あとは自分が英語だけで読んで考えて書いてできたらどんなに楽だったかしら、って。漢字カナ変換なんかもさー、とか、他方でこれってコミュニケーション信仰とか生産性信仰に囚われたしょうもないなんかだなーとも思い、そういう点でもTomが薦めていたSmith-Coronaのとか触ってみたいな。 あとこれ、ミシンでも同じような映画できないかしら。
Carmine Street Guitars (2018)
11日、土曜日の夕方、”First Cow”を見る前にCurzon Home Cinemaで見ました。これは日本でも公開されていたやつ。
NYのヴィレッジにある地元で出た建物の廃材とかを調達してそこからハンドメイドのギターを作って売る、これも特殊な道具を扱う個人商店のドキュメンタリー。
タイプライターは文字を入力する道具で、ギターは楽器なので入出力両方でどちらもそれを使う人の好みとか技量とか音楽への愛、等々によって偏愛の度合いも変わってくるのかも。

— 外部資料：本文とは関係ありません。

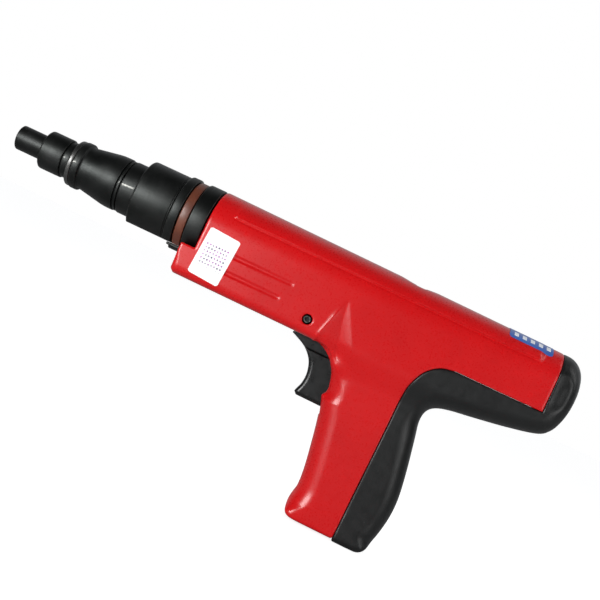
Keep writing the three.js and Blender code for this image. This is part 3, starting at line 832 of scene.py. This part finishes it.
def housing_hollows(shape, f):
    """Takes out the barrel's bore and seat, the dip on top and the room for everything in the grip."""
    saddle = round_bore(f, 90, HOUSING_FRONT, 21.55)
    shape = without(shape, saddle, 0.4)
    dip = np.hypot(f.x - 245, f.z - 48.9) - 30
    shape = carved(shape, dip, 1.6)
    shape = without(shape, round_bore(f, 90, 236, 17.3), 0.5)
    shape = without(shape, round_bore(f, 230, 340, 15.3), 0.3)
    shape = without(shape, block(f, (90, -5.4, -27.4), (190, 5.4, -8)), 0.4)
    trigger_slot = block(f, (190.4, -6.4, -68), (238, 6.4, -18.2))
    grip_hollow = np.maximum(f.side([
        (228.5, -64), (232, -80), (234.4, -97), (235, -120.9), (275, -120.9), (275, -36), (228.5, -36),
    ]), np.abs(f.y) - HOLLOW_HALF)
    neck = f.side([(203, -30), (275, -30), (275, -60), (229, -60), (229, -30)])
    neck = np.maximum(neck, np.abs(f.y) - HOLLOW_HALF)
    shape = without(shape, trigger_slot, 0.5)
    shape = without(shape, np.minimum(grip_hollow, neck), 0.3)
    strip = block(f, (STRIP_FRONT, -STRIP_HALF, -140), (STRIP_REAR, STRIP_HALF, 30), 0.3)
    shape = without(shape, strip, 0.4)
    over_spring = block(f, (255.5, -SEAR_ROOM_HALF, -24.4), (278, SEAR_ROOM_HALF, -8), 0.3)
    sear_tail = block(f, (262.8, -SEAR_ROOM_HALF, -44), (278, SEAR_ROOM_HALF, -23), 0.3)
    rail_plate = block(f, (90, -8.6, -23), (126.2, 8.6, -8), 0.3)
    for room in (over_spring, sear_tail, rail_plate):
        shape = without(shape, room, 0.3)
    x, z = TRIGGER_PIVOT
    hole = np.maximum(np.hypot(f.x - x, f.z - z) - 2.8, f.y - 17)
    across = np.hypot(f.x - x, f.z - z)
    recess = np.maximum(across - 2.1, f.y + 19.0)
    recess = np.minimum(recess, np.maximum(across - 2.8 + 0.6 * (f.y + 21.2), f.y + 19.6))
    return without(shape, np.minimum(hole, recess), 0.45)


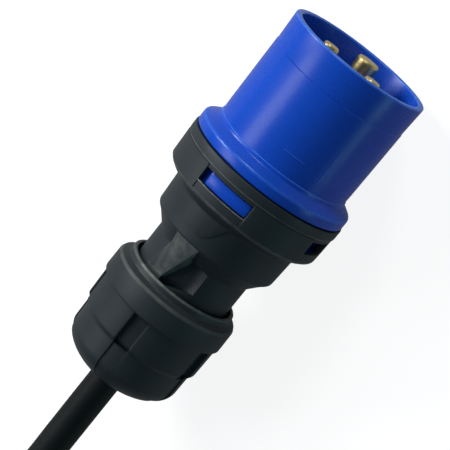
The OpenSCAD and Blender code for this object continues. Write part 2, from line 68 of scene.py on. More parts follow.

タイプライターはなくても文字は書けるしPCだってあるし、だけどギターの音はギターでなければ出せないのでギタリストのギターに対する熱量って人によっては相当なものになる、のはわかる。
というわけで月火水木金と普段のお店の様子とお店を訪ねてきてそこのギターを弾いてギターについての与太話をするギタリスト - Lenny Kaye - Bill Frisell - Jim Jarmusch - Dave Hill - Eleanor Friedberger - Nels Cline - Marc Ribot - Charlie Sexton といった人たち。
店主でひとりでギターを作り続けるRick Kellyさんと店番をしている彼の母親と、主にギターアートを担当する女性の3人がいて、その哲学のようなものが開示されるわけではなくて、出来あがったものがただ並べられている店内にその生涯をかけてギターの音を探求し続けているギタリスト – ほぼ全員ライブで見たことある人たちだわ - がふらりと現れて音を鳴らしてわお、ってなる、その幸福な風景ときたらない。
ここに出てくるギタリスト達って、それぞれ特徴的なギターの音を持っているのだが、彼らってエフェクターを駆使してギターの音を作って加工して、というより、弦を引っ掻いたりネックをひん曲げたりして起こした手元の振動をどうやって大きなエレクトリックの振動とかアンプの圧に乗せてみんなの鼓膜に響かせるか、そういうことに注力してきた人たちだよね。ここに出てこない人で誰がいるか.. Tom Verlaineとか?
それぞれのギタリストでそれぞれによい音が鳴るのだが、生きていたら間違いなくここに登場したであろうLou Reedの音が延々響いている。”New York” (1989)から”Ecstasy” (2000)の辺りまでのごりごりした音が。失われてしまったバーやホテルの木材がかつての姿を思い起こさせるのと同じように、Lou Reedがギターを抱えて少し上を向いて、恍惚となった顔が見えて聞こえてくるので、よい映画だと思った。
Jonathan Demmeに捧げられている。わかるー。
一番うけるのが、お母さんが何度直してもひん曲がってくるRobert Quineの肖像。Lou Reedがいるように、彼もそこにいたのね。
7月15日って、夏休みまであと一週間で、来るぞ来るぞって助走に入るあたりのはずなのだが、風が冷たくて寒すぎる。暑いとそれはそれで文句いうのだが、ちょっとこれはー。